Mes amis, aimons le monde comme Dieu aime ! Aimons toutes les terres et tous les peuples comme des terres et des peuples bénis par Dieu ! Partout Dieu est en visite. Partout Dieu est à l’oeuvre. Partout Dieu appelle.
Et comme dernière illustration de tout ce que je viens de vous partager, je voudrais encore évoquer un magnifique cadeau qu’un grand peintre algérien, Rachid Koraichi, vient de faire à Dieu et à l’humanité. Ce grand artiste qui appartient à une famille musulmane prestigieuse puisqu’elle porte le nom de la tribu du prophète Mohammed, est aussi un authentique mystique et un homme de la fraternité. Bouleversé, comme tant d’Algériens et tant d’hommes, par le martyre, il y a déjà huit ans, des sept moines de Tibhirine, il a voulu réaliser une oeuvre propitiatoire, c’est-à-dire une oeuvre qui nous rende Dieu propice par l’expiation du péché du monde. Avec l’aide de sept écrivains contemporains renommés, il a réuni et illustré un magnifique volume au nom évocateur, tant pour les musulmans que pour les chrétiens : Les sept dormants. Une oeuvre qui est un sacrifice, une célébration, un geste de paix.

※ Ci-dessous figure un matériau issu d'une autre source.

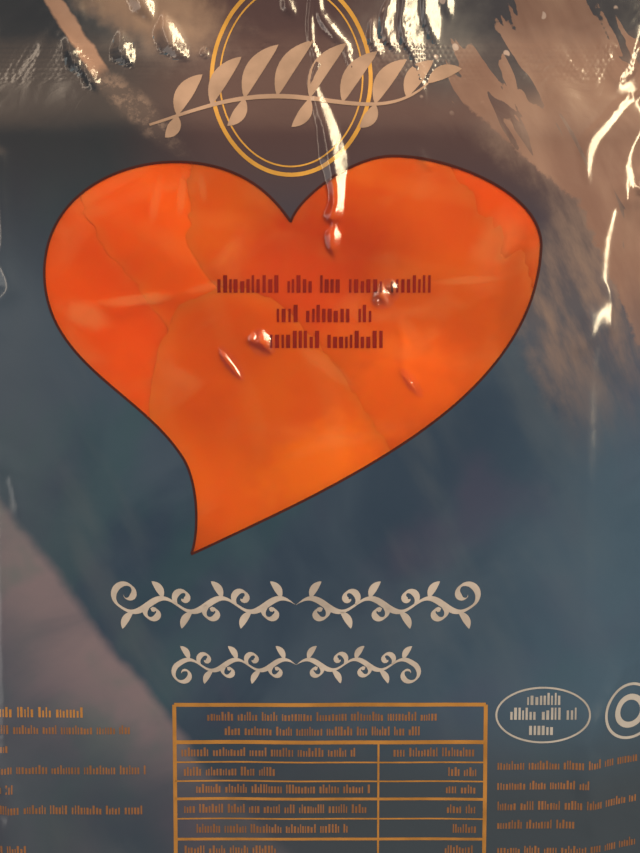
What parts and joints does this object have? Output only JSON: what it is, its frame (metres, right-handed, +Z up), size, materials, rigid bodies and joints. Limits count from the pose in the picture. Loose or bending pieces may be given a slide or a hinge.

Oui, mes amis, Dostoïevski avait raison : "La beauté sauvera le monde !", parce que Dieu est LA beauté qui se donne en partage, une beauté dont nous devons savoir témoigner. Beauté de l’enfance. Beauté de l’amour familial. Beauté de tous ceux qui s’aiment. Beauté de la fraternité entre les hommes et les peuples. Beauté des oeuvres que savent produire les artistes qui se laissent inspirer, et qui célèbrent ainsi et donnent à voir encore mieux l’oeuvre incessante de Dieu.